### Exercise objective
Your task is to quote, unchanged, only the lines from the one with "bpy.data.objects.remove(obj)" through the one with "by a slanted", both ends included.

<<<<

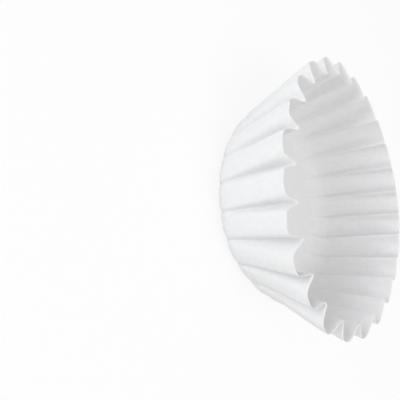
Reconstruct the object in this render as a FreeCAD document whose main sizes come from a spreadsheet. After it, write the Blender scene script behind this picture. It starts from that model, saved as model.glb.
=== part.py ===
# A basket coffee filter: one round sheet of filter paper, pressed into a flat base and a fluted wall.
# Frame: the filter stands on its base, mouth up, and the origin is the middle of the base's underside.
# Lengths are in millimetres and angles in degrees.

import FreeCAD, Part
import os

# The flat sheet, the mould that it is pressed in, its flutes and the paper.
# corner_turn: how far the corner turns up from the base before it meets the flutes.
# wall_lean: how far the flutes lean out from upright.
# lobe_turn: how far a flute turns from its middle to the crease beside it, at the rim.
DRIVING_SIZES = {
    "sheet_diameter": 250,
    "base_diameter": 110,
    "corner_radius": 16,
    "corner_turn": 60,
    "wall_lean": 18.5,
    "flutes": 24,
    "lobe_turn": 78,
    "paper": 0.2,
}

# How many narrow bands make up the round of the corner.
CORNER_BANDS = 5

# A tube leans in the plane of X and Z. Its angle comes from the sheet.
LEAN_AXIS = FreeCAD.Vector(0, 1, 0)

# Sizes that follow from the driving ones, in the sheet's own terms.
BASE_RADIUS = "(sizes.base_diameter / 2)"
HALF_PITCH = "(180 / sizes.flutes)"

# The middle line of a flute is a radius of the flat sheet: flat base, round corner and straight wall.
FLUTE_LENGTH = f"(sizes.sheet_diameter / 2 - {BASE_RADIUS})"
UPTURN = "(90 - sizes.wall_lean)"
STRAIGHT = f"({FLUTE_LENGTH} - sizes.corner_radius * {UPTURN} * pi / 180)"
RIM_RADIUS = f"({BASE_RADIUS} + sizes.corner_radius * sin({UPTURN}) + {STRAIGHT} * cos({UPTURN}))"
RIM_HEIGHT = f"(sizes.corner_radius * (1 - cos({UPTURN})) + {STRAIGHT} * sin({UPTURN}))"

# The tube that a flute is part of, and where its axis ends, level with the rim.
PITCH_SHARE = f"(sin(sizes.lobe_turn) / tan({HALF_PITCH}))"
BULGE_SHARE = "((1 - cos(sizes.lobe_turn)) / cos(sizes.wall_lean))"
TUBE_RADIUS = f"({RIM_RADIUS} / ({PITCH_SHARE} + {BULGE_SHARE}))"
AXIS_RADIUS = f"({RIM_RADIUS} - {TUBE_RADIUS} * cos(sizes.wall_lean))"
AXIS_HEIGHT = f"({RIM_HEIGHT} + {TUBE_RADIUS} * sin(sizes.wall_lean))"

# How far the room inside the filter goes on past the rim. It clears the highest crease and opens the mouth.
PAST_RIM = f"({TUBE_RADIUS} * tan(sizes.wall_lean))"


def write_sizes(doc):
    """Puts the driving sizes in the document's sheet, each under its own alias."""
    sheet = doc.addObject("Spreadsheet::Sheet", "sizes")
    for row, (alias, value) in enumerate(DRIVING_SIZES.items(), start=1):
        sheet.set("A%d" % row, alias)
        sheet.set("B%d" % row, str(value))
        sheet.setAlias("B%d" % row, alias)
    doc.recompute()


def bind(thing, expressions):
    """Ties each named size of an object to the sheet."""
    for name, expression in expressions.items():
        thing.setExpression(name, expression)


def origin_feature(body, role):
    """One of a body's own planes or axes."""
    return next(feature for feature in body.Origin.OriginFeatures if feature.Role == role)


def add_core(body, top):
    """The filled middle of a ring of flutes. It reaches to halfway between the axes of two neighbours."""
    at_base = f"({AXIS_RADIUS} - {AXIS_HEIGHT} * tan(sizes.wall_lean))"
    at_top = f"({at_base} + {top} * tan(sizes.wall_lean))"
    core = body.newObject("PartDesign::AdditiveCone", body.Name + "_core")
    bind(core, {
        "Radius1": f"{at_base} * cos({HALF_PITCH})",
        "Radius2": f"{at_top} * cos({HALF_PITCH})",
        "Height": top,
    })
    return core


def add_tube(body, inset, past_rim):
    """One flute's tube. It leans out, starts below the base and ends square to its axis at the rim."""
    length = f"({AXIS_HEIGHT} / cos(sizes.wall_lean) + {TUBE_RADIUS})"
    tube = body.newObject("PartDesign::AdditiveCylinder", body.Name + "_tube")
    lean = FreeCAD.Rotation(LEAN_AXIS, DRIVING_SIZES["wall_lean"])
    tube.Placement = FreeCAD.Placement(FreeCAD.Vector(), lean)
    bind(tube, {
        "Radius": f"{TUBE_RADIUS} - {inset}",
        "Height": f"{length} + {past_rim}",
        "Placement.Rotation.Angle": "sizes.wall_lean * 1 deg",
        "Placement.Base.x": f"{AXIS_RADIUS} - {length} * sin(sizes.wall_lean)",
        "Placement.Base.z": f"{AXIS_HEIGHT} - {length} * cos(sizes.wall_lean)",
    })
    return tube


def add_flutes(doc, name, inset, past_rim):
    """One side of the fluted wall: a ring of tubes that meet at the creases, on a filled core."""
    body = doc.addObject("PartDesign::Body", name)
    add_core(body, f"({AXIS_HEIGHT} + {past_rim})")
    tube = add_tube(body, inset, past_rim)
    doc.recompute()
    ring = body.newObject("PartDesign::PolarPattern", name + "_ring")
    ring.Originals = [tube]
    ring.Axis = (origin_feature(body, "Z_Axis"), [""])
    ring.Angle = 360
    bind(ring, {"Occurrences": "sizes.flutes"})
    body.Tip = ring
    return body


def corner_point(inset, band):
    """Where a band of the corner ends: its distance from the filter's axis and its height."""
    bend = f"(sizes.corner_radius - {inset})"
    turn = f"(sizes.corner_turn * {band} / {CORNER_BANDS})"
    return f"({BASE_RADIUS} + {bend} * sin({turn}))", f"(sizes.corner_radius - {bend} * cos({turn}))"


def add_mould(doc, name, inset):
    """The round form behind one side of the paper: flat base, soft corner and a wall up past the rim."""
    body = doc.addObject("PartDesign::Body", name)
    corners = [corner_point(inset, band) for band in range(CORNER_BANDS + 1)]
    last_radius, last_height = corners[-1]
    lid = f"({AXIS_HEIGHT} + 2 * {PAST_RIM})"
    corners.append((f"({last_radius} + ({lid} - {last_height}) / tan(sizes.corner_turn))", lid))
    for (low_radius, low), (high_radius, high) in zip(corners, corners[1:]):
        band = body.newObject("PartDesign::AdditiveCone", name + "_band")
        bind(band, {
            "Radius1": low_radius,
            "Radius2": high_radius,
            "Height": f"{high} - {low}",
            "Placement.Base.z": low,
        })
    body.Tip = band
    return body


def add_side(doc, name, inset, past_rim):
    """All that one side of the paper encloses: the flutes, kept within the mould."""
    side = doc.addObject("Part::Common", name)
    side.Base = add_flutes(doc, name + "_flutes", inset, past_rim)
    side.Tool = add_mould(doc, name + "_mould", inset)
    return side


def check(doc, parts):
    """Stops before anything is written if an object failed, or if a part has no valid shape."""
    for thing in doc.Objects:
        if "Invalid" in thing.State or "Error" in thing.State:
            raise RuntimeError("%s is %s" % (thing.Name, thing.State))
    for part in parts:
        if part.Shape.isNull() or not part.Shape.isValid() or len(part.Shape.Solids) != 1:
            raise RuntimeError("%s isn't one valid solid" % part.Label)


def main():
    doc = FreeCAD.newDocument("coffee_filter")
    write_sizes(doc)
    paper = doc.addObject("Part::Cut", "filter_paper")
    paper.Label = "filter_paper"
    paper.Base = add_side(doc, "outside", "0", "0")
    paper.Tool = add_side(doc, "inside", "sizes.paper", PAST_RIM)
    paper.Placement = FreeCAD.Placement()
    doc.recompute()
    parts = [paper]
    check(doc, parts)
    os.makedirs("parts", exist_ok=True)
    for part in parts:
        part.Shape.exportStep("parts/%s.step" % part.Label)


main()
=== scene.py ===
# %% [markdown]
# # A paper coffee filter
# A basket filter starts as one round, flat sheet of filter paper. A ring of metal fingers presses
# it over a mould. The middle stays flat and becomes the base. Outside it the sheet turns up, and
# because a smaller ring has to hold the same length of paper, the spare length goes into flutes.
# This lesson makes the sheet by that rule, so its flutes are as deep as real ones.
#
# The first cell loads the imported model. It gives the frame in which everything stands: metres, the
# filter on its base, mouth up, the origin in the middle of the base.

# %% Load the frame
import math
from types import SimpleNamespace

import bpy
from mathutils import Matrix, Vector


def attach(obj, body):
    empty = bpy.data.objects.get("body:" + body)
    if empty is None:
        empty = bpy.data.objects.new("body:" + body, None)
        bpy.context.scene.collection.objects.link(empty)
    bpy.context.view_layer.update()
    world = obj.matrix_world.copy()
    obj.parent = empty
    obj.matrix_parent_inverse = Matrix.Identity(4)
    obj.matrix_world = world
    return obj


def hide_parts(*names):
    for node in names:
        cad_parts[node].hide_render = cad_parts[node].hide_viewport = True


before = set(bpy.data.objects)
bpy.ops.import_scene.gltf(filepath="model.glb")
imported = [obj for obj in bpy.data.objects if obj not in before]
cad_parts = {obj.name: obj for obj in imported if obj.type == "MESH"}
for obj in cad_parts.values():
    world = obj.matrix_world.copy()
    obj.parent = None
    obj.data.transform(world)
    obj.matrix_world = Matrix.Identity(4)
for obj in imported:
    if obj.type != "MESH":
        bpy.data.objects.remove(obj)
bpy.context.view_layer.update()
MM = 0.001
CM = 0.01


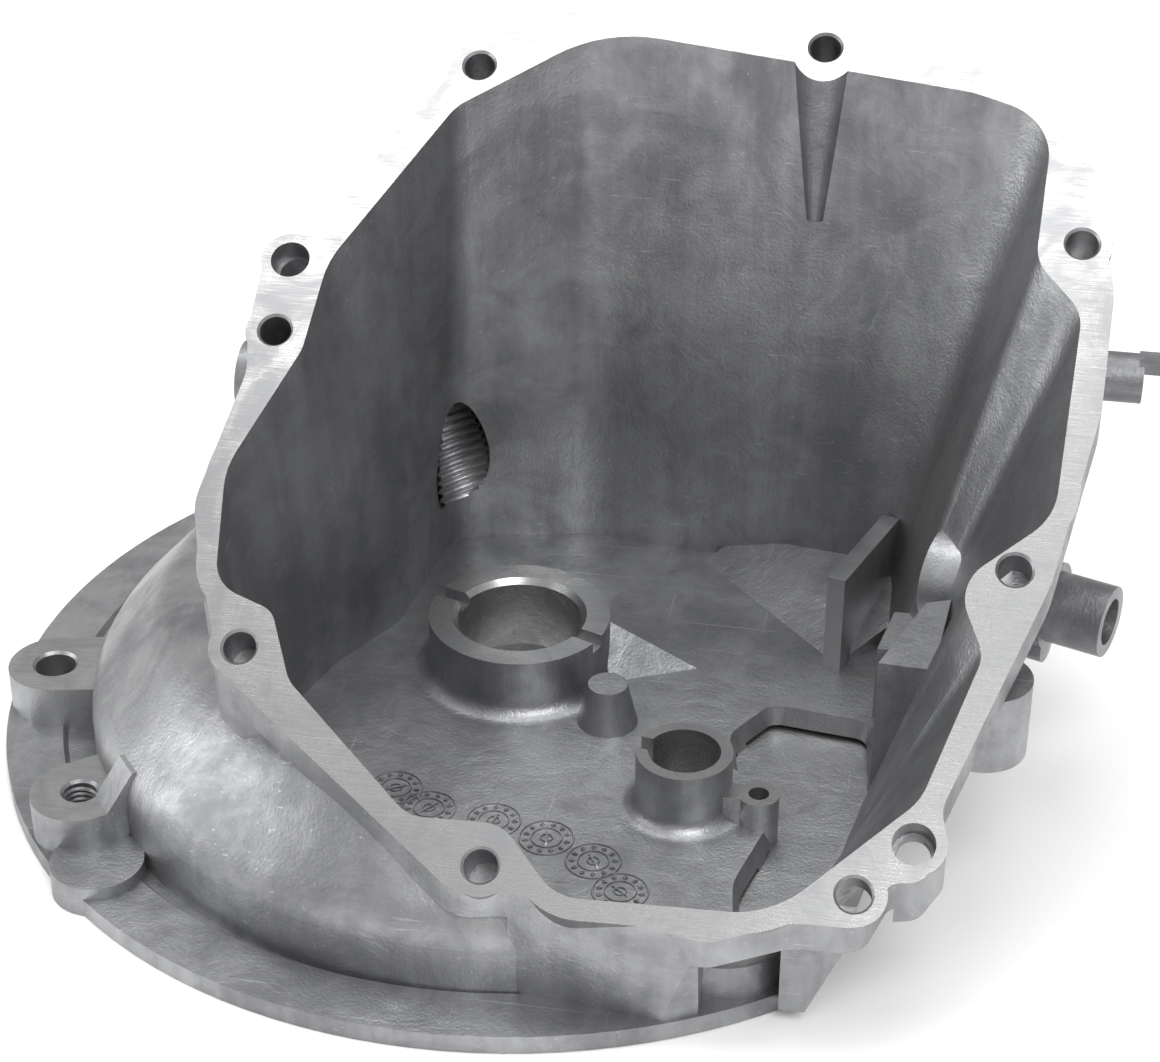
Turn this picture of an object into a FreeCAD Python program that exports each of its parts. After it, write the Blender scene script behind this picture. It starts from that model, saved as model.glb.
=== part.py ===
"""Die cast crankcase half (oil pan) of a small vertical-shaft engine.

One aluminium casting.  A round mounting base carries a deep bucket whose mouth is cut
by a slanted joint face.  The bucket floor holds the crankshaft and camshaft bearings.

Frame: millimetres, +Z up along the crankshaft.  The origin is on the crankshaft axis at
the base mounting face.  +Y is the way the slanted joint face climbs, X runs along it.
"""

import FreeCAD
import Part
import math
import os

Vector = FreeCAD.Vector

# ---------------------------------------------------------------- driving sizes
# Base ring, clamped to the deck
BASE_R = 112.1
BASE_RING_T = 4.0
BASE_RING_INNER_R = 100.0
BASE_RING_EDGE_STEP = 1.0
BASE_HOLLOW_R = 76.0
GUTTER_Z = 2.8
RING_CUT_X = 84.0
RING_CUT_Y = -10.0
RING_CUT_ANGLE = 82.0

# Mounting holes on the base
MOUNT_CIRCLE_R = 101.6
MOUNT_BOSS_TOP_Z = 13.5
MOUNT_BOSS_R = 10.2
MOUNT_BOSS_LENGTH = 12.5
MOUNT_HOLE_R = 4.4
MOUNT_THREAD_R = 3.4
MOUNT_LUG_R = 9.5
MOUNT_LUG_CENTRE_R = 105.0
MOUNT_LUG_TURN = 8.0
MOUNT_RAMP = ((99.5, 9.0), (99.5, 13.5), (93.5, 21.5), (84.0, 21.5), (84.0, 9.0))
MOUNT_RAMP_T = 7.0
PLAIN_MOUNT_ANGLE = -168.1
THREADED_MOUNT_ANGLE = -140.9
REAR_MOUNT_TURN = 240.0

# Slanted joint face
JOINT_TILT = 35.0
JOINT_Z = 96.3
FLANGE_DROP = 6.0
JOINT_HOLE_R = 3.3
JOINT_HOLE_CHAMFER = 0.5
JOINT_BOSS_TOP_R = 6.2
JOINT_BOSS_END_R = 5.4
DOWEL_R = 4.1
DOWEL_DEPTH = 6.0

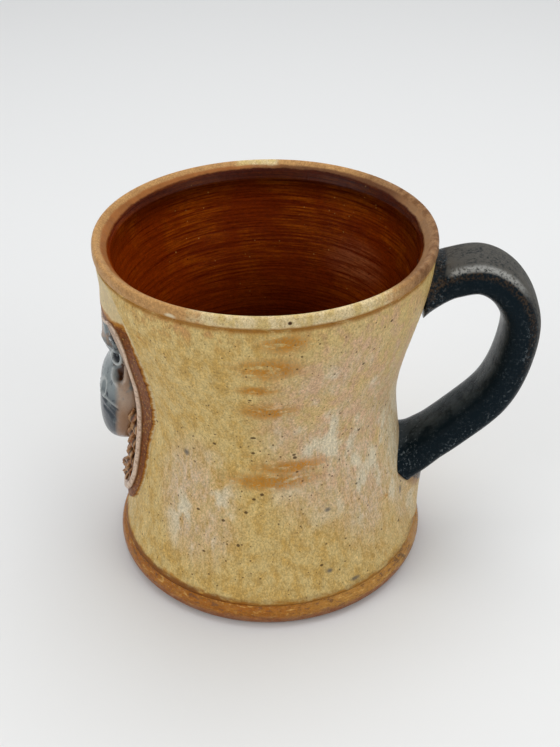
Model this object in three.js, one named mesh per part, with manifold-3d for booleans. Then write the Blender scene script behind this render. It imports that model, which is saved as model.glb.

>>>>

### Exercise response
        bpy.data.objects.remove(obj)
bpy.context.view_layer.update()
MM = 0.001
CM = 0.01


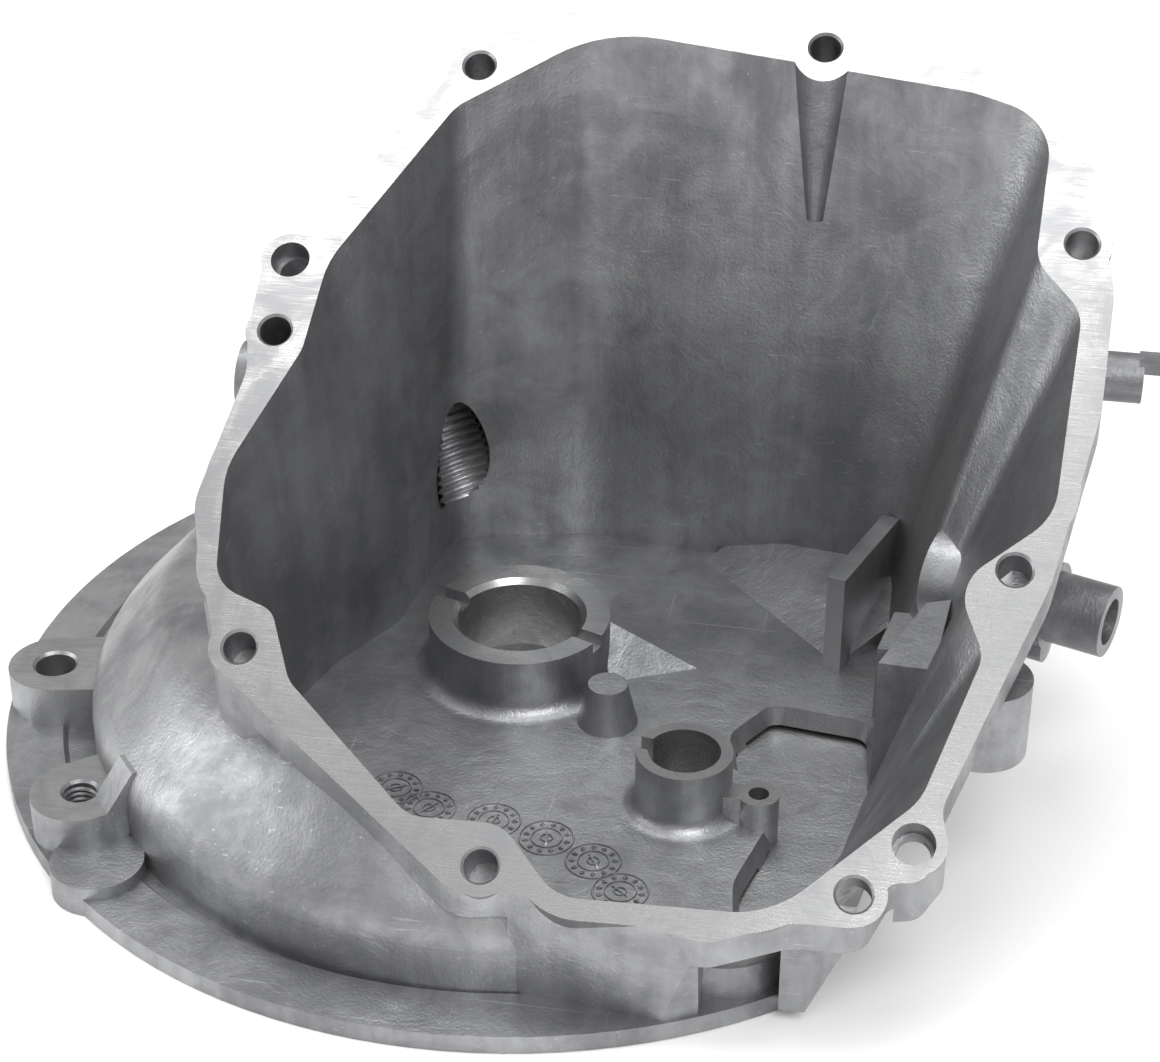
Turn this picture of an object into a FreeCAD Python program that exports each of its parts. After it, write the Blender scene script behind this picture. It starts from that model, saved as model.glb.
=== part.py ===
"""Die cast crankcase half (oil pan) of a small vertical-shaft engine.

One aluminium casting.  A round mounting base carries a deep bucket whose mouth is cut
by a slanted joint face.  The bucket floor holds the crankshaft and camshaft bearings.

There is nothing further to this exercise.